* AIM: Extract the first line through the line containing "self.paint(near, reach - radius * 0.07, 0.3)" from the listing below, exactly as written.

* DATA LINES:

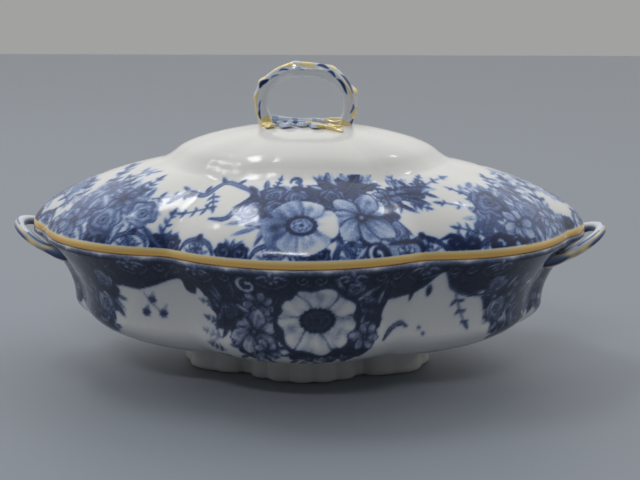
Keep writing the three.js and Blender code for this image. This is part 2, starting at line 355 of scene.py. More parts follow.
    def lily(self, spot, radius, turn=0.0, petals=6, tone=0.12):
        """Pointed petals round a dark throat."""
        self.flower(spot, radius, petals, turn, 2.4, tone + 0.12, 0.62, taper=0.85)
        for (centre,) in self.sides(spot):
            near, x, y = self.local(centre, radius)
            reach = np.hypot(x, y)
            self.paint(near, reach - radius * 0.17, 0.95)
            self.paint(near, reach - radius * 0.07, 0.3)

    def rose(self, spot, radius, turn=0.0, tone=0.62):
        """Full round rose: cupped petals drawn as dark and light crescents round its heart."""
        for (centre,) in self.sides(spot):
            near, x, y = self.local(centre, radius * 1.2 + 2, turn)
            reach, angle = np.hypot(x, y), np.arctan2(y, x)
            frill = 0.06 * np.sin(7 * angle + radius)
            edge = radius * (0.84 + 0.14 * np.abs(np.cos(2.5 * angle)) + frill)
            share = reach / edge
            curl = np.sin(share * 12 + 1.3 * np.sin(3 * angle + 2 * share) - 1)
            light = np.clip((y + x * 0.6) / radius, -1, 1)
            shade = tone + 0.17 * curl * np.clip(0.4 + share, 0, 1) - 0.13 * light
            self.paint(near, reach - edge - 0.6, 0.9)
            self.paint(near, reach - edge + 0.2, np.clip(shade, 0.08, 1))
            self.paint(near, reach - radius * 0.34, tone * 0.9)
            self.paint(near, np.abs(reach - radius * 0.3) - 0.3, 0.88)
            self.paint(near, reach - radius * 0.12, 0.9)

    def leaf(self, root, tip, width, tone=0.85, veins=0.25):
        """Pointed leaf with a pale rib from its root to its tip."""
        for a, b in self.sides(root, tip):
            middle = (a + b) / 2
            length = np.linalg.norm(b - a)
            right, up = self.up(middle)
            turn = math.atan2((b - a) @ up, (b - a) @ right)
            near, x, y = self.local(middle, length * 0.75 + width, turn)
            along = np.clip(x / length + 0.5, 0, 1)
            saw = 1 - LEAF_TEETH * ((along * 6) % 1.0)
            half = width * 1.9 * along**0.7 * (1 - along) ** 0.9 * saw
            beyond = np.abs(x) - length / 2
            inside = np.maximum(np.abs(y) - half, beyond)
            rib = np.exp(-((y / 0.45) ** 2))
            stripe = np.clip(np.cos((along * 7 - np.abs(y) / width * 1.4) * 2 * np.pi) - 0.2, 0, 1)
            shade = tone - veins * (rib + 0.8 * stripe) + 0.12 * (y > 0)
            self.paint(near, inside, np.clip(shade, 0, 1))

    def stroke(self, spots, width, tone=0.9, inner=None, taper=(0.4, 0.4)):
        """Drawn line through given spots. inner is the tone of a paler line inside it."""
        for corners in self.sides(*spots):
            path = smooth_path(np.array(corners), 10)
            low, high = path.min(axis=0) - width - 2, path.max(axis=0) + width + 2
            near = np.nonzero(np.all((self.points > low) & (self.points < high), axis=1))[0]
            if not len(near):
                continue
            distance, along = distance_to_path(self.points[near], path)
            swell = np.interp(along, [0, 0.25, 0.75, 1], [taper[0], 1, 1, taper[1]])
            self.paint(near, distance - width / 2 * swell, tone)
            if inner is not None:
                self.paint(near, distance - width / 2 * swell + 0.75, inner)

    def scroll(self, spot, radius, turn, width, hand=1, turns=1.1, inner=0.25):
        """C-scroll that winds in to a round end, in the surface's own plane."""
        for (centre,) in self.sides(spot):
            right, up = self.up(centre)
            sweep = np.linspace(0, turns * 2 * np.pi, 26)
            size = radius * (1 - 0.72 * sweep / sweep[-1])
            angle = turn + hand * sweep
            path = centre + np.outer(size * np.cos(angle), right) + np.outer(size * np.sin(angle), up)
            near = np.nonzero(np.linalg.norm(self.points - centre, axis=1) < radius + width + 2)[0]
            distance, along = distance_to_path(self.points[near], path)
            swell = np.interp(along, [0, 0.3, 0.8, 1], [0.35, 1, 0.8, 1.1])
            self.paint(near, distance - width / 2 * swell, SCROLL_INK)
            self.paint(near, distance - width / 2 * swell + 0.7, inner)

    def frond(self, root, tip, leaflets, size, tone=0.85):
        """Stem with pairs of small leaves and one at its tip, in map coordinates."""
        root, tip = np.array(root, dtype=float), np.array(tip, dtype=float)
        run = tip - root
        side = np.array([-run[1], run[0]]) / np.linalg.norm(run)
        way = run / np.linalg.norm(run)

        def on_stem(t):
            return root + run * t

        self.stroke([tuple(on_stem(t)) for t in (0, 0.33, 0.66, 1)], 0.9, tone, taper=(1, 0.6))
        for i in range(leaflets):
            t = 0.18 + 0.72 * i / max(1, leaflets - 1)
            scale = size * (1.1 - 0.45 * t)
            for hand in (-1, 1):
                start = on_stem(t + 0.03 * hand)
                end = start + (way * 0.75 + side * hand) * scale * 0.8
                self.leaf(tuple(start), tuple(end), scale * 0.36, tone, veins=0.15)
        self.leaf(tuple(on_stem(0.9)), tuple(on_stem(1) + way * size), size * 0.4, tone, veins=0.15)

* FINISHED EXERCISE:
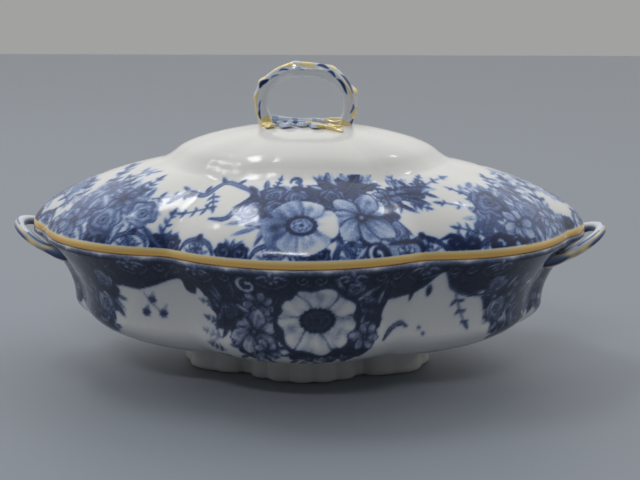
Keep writing the three.js and Blender code for this image. This is part 2, starting at line 355 of scene.py. More parts follow.
    def lily(self, spot, radius, turn=0.0, petals=6, tone=0.12):
        """Pointed petals round a dark throat."""
        self.flower(spot, radius, petals, turn, 2.4, tone + 0.12, 0.62, taper=0.85)
        for (centre,) in self.sides(spot):
            near, x, y = self.local(centre, radius)
            reach = np.hypot(x, y)
            self.paint(near, reach - radius * 0.17, 0.95)
            self.paint(near, reach - radius * 0.07, 0.3)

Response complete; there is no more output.